A relative of mine recently called me in a panic over an email he had received.  The first line of the email made him think that he was specifically targeted:

“I’m aware that <password previously used by recipient here> is your password,” 

The rest of the email looks something like this:

No wonder it seems so scary – someone knows your old password! But this isn’t as bad as it seems.

We hear about about hacks of websites all the time where lists of email addresses and passwords are compromised. What has happened is that hackers have obtained these lists and are sending mass emails to these people. If you haven’t changed passwords recently (or ever) then this email could actually have your current password. If you get an email like this, here’s what to do:

  • change your password on any sites that use the listed password
  • change your password on other sites that are of critical importance – like banking, email, other financial services

The experts will tell you that you should use different passwords on every site and to change them frequently. This is correct, but realistically, most of us aren’t going to do this so I say make sure the super critical ones are changed and are different. In future posts, I will talk about ways to track these passwords, in easy and secure ways.

Webcam Dangers

If you read this scammer email carefully, you can see that it references webcams.
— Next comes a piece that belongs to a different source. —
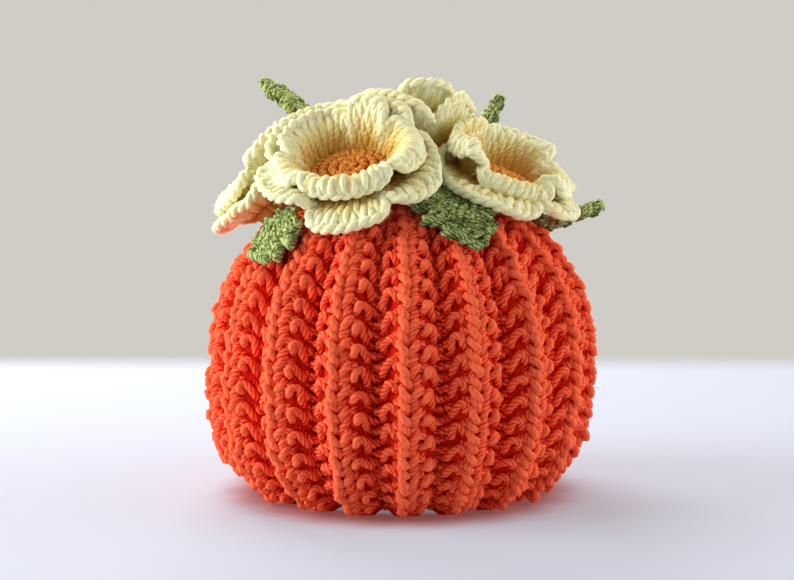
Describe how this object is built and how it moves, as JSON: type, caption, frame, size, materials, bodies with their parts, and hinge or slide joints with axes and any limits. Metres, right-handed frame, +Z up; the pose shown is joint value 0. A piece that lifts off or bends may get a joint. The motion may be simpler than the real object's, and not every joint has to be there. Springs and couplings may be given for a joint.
{
  "type": "tea cosy",
  "caption": "Round ribbed knitted tea cosy in two panels with slits for spout and handle, crowned with crocheted cream flowers and green leaves.",
  "frame": {"origin": "on the ground under the cosy's upright axis, in the middle of its hem", "axes": "+Z up through the crown, -Y to the front, +X to the handle slit, -X to the spout slit"},
  "size_m": [0.1616, 0.1613, 0.1736],
  "materials": {
    "orange_wool": "thick plied wool, knitted in ribs, matt and slightly fuzzy",
    "cream_wool": "plied wool, crocheted petals, matt and slightly fuzzy",
    "mustard_wool": "plied wool, crocheted in rounds, matt",
    "sage_wool": "plied wool, knobbly crochet, matt"
  },
  "bodies": {
    "root": {"front_panel": "orange_wool", "back_panel": "orange_wool", "flower_front_outer_petals": "cream_wool", "flower_front_centre": "mustard_wool", "flower_front_inner_petals": "cream_wool", "flower_right_outer_petals": "cream_wool", "flower_right_centre": "mustard_wool", "flower_right_inner_petals": "cream_wool", "flower_left_outer_petals": "cream_wool", "flower_left_centre": "mustard_wool", "flower_left_inner_petals": "cream_wool", "flower_back_outer_petals": "cream_wool", "flower_back_centre": "mustard_wool", "flower_back_inner_petals": "cream_wool", "leaf_front_left": "sage_wool", "leaf_front_right": "sage_wool", "leaf_upper_left": "sage_wool", "leaf_right": "sage_wool", "leaf_back_right": "sage_wool"}
  },
  "joints": []
}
It’s true that there are sites that can hack your webcam (very rare) but there are ways to protect yourself.  I recently purchased a few of these laptop camera covers.  These stick onto your laptop over the camera and can easily be slide open and closed. This way, your camera can’t be used unless you specifically uncover it.

The best protection is your own common sense

I will have more to say in future posts about protecting yourself from online threats, but I can’t say enough about being observant about what you do on your computer and what you see.

  • If you aren’t sure about a website – don’t visit it.
  • If something looks wrong, ask someone who knows about online threats.
  • If you receive a strange email or attachment, don’t open it and delete it. You can always ask the send if they intended to send it to you, assuming it’s someone you know.

There’s lots of ways to protect yourself from online threats and we’ll keep this exploring this topic. Have you ever been hacked or lost data due to online scammers?